I remember when cable was first a thing, and TV was no longer ‘free’.  It seemed nuts.  Now, cable is falling to companies like NetFlix, where you pay to get exactly what you want and hang the commercials.  Hubris could follow suit.

So here’s your chance to join Team Hubris.  Not every reader will, or even CAN. The rule of thumb seems to vary, depending on who you ask- half of one percent of readers will pay, some say.  Some make it nearly five percent.  The pie-in-the-sky Public Radio style logic is easy- if everyone that read the strip every day was a Patreon for, say, three dollars a month, then I could forego a lot of the other work I now take and Hubris would, like the newspaper comic strips of Yore, run seven days a week, every week, all year.  Plus, there’d be a few dollars to buy up more advertising to raise the readership to the point where, on a sunny day in a perfect world, the secondary and main goal of the Patreon program would kick in, and I would quit doing advertising cartoons and there’d be a Hubris cartoon every day, plus a secondary feature of reader features, product reviews, videos, funny stories and all the rest.  And all the Patrons would receive a ‘Team Hubris” embroidered patch so we could all get together for the Pizza Party at the Conventions.  If you don’t wear your patch, I’m not buying your pizza.  You know how it is.

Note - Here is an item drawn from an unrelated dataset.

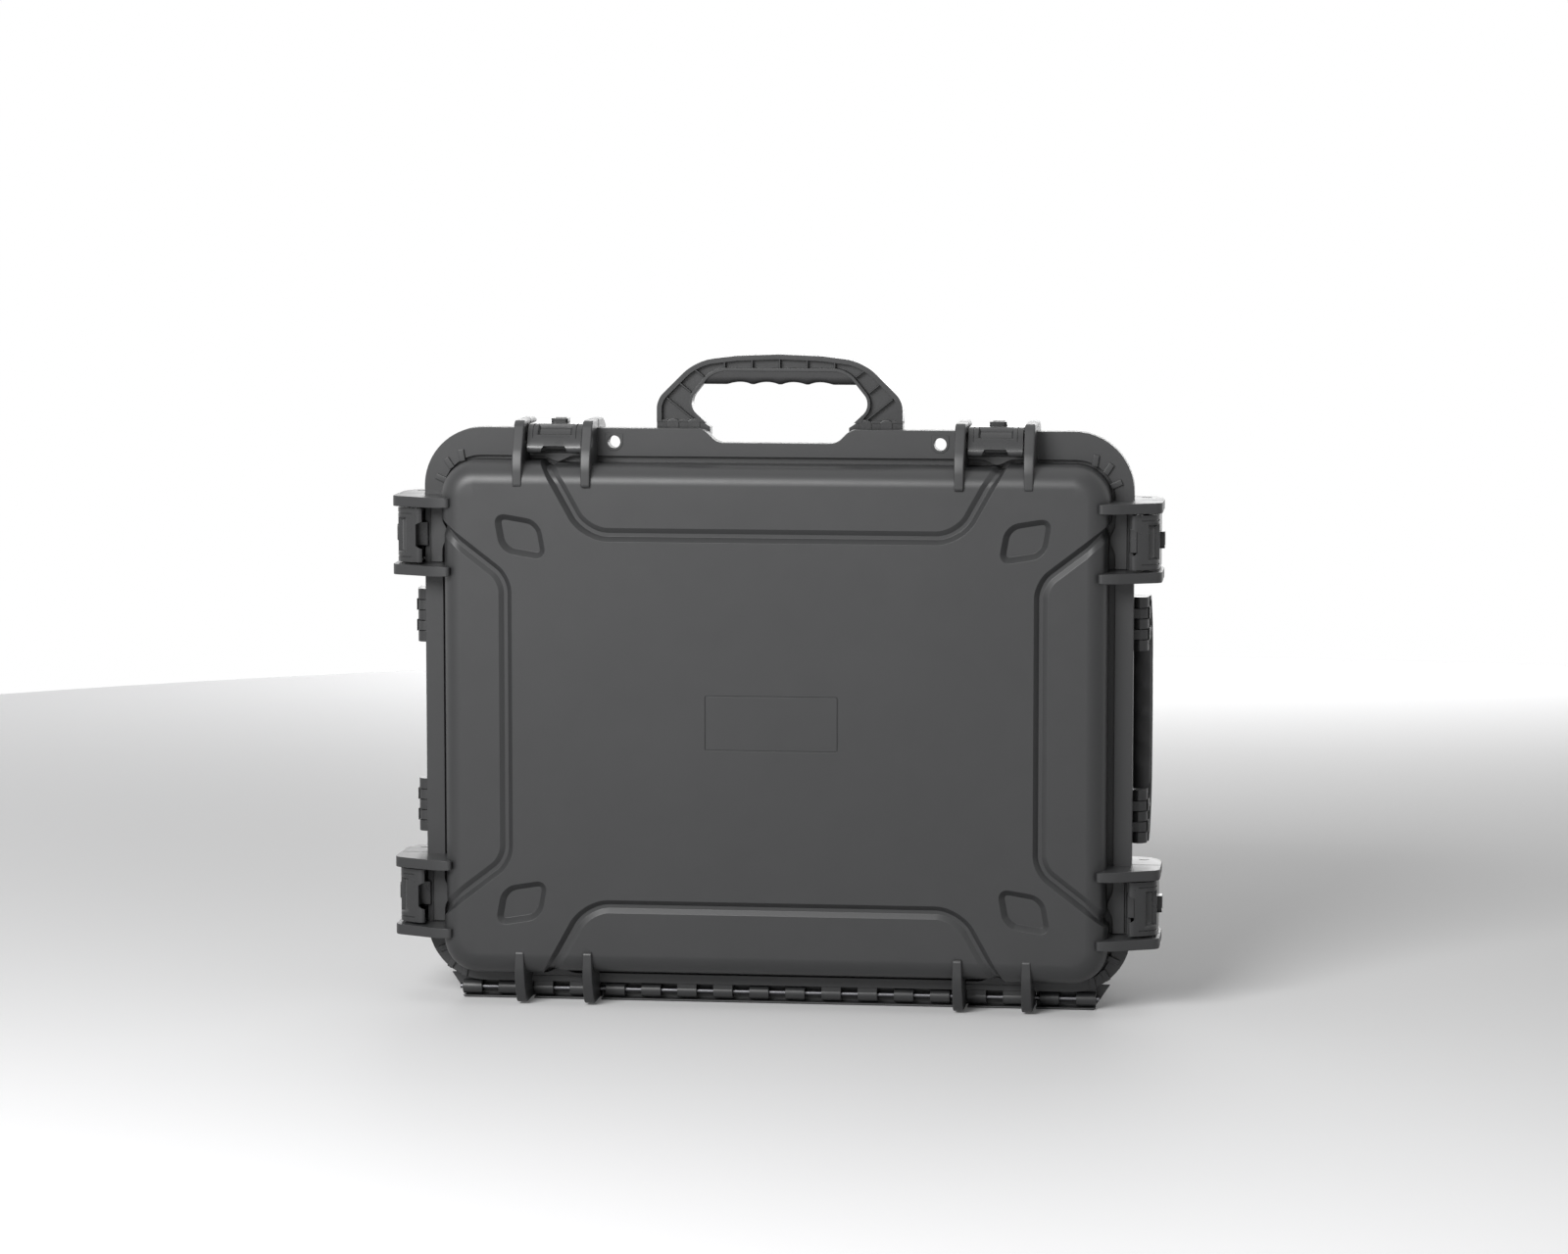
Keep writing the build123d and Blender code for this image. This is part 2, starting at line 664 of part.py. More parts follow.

Like I said, though, not everyone would or even could put in a dollar or two a month.  I paid to get past “Mysterious Universe”s paywall for a few years and really enjoyed the podcasts they were able to field with the money I and who-knows-how-many others sent in every month.  But I still haven’t gotten onto “Skeptoid”s micropayment plan like I ought to, since I enjoy those podcasts every week, too.  And, frankly, not everyone has two bucks or ten or whatever to just throw at a cartoonist every month.  Frankly, like cable TV all those years ago, it sounds crazy on the face of it.

But some of you ARE crazy.  Just like me.